- Theatrical film poster
- Directed by: Ed Glaser
- Written by: Kevin Folliard
- Produced by: Ed Glaser
- Starring: Joshua Stafford Peter Davis Daniel Pesina Carlos Pesina
- Cinematography: Ed Glaser
- Edited by: Ed Glaser
- Music by: Jake Kaufman
- Production company: Dark Maze Studios
- Distributed by: Dark Maze Studios
- Release date: September 25, 2007 (DVD premiere);
- Running time: 100 minutes
- Country: United States
- Language: English

= Press Start =

Press Start is a 2007 independent film produced by Dark Maze Studios. It stars Joshua Stafford, Peter Davis, Daniel Pesina, and Carlos Pesina. The film is a video game parody adventure comedy. It was released on DVD on September 25, 2007.

==Production==
The film was shot in Champaign and Chicago, Illinois. Press Start is scored by American video game music composer Jake Kaufman.

The two characters played by Daniel and Carlos Pesina in Press Start, Sasori and Lei-Gong, are pastiches of their respective characters in the original Mortal Kombat game, Scorpion and Raiden. A sequel, Press Start 2 Continue, was released in 2011.

==Focus==
Press Start focuses its parodic tone primarily toward the era of 8-bit and 16-bit video games, but references more modern games as well. Games parodied range from Donkey Kong to Halo. The film also satirizes all aspects of gaming, including collectible card games, Saturday morning cartoons, comic books, and trends of turning games into breakfast cereals.

==Synopsis==
Press Start tells the story of a suburban youth in a videogame world who discovers his adventurous, if berserk, destiny when he's recruited by an ill-tempered ninja and a tough-as-nails space soldier to save the world from a tyrannical, but comically insecure, sorcerer.

==Cast==
- Joshua Stafford as Zack Nimbus
- Peter A. Davis as Count Nefarious Vile
- Daniel Pesina as Sasori
- Carlos Pesina as Lei Gong
- Lauren Chambers as Sam
- Al Morrison as Lin-Ku
- J.W. Morrissette as Johnson
- Andy Dallas as Shopkeeper
- Michael Kleppin as G. Fourman
- Ben McDuffee as Telegram Man
- J.R. Thomas as Uncle Lou
- Meagan Benz as Zippy (voice)
- Jane F. Cox as Life Lady
- Arin Hanson as Forest Guardian (voice)
- Jennifer Zahn as Villager

===Bonus Levels/Adventures===

While in production and post-production, a series of web shorts called Press Start: Bonus Levels (known as Press Start Adventures following the movie's release) were released on the film's website and Newgrounds. The series was created and animated by screenwriter Kevin Folliard and produced by Press Start director Ed Glaser. The pilot episode was directed by Folliard, while the following episodes were directed by Glaser. Original music is composed by Jake Kaufman.

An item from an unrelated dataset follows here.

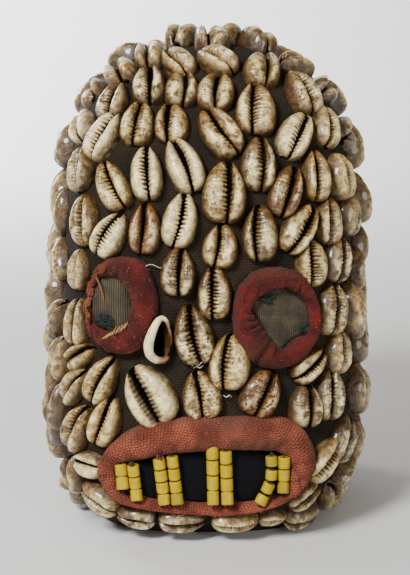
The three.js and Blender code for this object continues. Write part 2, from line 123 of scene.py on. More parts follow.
def maths(tree, operation, *values):
    made = tree.nodes.new("ShaderNodeMath")
    made.operation = operation
    for socket, value in zip(made.inputs, values):
        join(tree, value, socket)
    return made.outputs[0]


print("half bright on a screen is", round(light_of(128, 128, 128)[0], 3), "of the light")

# %% [markdown]
# The cloth, shell and glass of the mask are old and uneven, and none of them has one flat colour. A
# picture could be wrapped round them, but patterns that are worked out in the solid itself have no
# seams and stay sharp from near. These helpers blend two colours, stretch a pattern's contrast, make
# mottled noise of a size in millimetres, read what was painted on a mesh, and raise a pattern as a
# bump. Each mottle has a shift of its own, so that no two patterns line up.

# %% Patterns, blends and bumps
def blend(tree, share, first, second, way="MIX"):
    made = tree.nodes.new("ShaderNodeMix")
    made.data_type = "RGBA"
    made.blend_type = way
    join(tree, share, made.inputs["Factor"])
    join(tree, first, made.inputs[6])
    join(tree, second, made.inputs[7])
    return made.outputs[2]


def stretch(tree, value, low, high, to_low=0.0, to_high=1.0):
    made = tree.nodes.new("ShaderNodeMapRange")
    made.interpolation_type = "SMOOTHSTEP"
    for socket, given in zip(made.inputs, (value, low, high, to_low, to_high)):
        join(tree, given, socket)
    return made.outputs[0]


def place(tree):
    return tree.nodes.new("ShaderNodeTexCoord").outputs["Object"]


def mottle(tree, across_mm, detail=3.0, shift=0.0):
    made = tree.nodes.new("ShaderNodeTexNoise")
    made.noise_dimensions = "4D"
    join(tree, place(tree), made.inputs["Vector"])
    made.inputs["W"].default_value = shift
    made.inputs["Scale"].default_value = 1 / (across_mm * MM)
    made.inputs["Detail"].default_value = detail
    return made.outputs["Fac"]


def painted(tree, name, channel="Fac"):
    made = tree.nodes.new("ShaderNodeAttribute")
    made.attribute_name = name
    return made.outputs[channel]


def raised(tree, height, depth_mm, strength=1.0):
    made = tree.nodes.new("ShaderNodeBump")
    made.inputs["Strength"].default_value = strength
    made.inputs["Distance"].default_value = depth_mm * MM
    join(tree, height, made.inputs["Height"])
    return made.outputs["Normal"]


def finish(name):
    material = bpy.data.materials.new(name)
    material.use_nodes = True
    tree = material.node_tree
    tree.nodes.clear()
    shader = tree.nodes.new("ShaderNodeBsdfPrincipled")
    output = tree.nodes.new("ShaderNodeOutputMaterial")
    tree.links.new(shader.outputs[0], output.inputs["Surface"])
    print("finish:", name)
    return material, tree, shader.inputs


# %% [markdown]
# The mask stands on a seamless sheet of pale paper that curves up behind it. A floor and a wall would
# meet in a hard line behind the shells, so the paper is one profile, flat, bent and upright, drawn
# out sideways.

# %% Paper
PAPER_HALF = 14.0
PAPER_BEND_AT = 1.3
PAPER_BEND = 0.6
PAPER_BEND_STEPS = 12
PAPER_TOP = 5.0
profile = [(-PAPER_HALF, 0.0)]
for step in range(PAPER_BEND_STEPS + 1):
    turn = math.pi / 2 * step / PAPER_BEND_STEPS
    profile.append((PAPER_BEND_AT + PAPER_BEND * math.sin(turn), PAPER_BEND * (1 - math.cos(turn))))
profile.append((PAPER_BEND_AT + PAPER_BEND, PAPER_TOP))
paper_points = [(x, y, z) for y, z in profile for x in (-PAPER_HALF, PAPER_HALF)]
paper_faces = [(2 * row, 2 * row + 1, 2 * row + 3, 2 * row + 2) for row in range(len(profile) - 1)]
paper_mesh = bpy.data.meshes.new("paper_sweep")
paper_mesh.from_pydata(paper_points, [], paper_faces)
paper_mesh.shade_smooth()
paper_sweep = bpy.data.objects.new("paper_sweep", paper_mesh)
bpy.context.scene.collection.objects.link(paper_sweep)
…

They premiered on April 28, 2006. Since, there's been a new episode on the last Friday of every following month. The episodes feature numerous visual gags and video game parodies.

The cartoons were created as a way to generate hype for the feature film by introducing people to the world, characters, and humor of Press Start. They are also noted by their lack of budget constraints allowing more artistic freedom to be taken with the action and effects than that seen in the feature film. Back story, inside jokes, and running gags are further flushed out in the animations than what could be used in the film.

A number of notable videogame voice actors have guest starred in the series as well, including Mortal Kombat's John Turk (who took over the ninja roles portrayed by Pesina), and David Humphrey, the original voice of Shadow the Hedgehog.

The animations take place before the events of the movie, similar to two made-for-DVD animated prequels: Van Helsing: The London Assignment and The Chronicles of Riddick: Dark Fury. The animations started out being nonlinear and do not progress after one another. Notably missing is the character of Zack Nimbus who, in terms of the film, has yet to be made aware of his destiny. However, on November 24, 2006, the shorts began a five-part miniseries which led directly into the feature film.

The shorts have since been hosted on the comedy media website That Guy with the Glasses, continuing new episodes now taking place after the film's conclusion, now known as Press Start Adventures. Count Vile is now depicted as being in Hell, and the character Zack Nimbus appears, as well.

==Critical reception==
PC Gamer wrote that the film was "a surprisingly well-written parody of video game conventions". Movie Cynics makes note that if a filmmaker were to do everything possible to make a bad movie, Ed Glaser has succeeded and that Glaser has not only made a bad movie, but he has made an "awesomely bad movie...that pokes fun at video games." And in its being so bad, the "end result was a film that is a quintessential awesomely bad movie that is full of videogame references and is fun from beginning to end."

==Sequel==
In 2011, a direct-to-video sequel was made entitled Press Start 2 Continue, also produced and directed by Ed Glaser.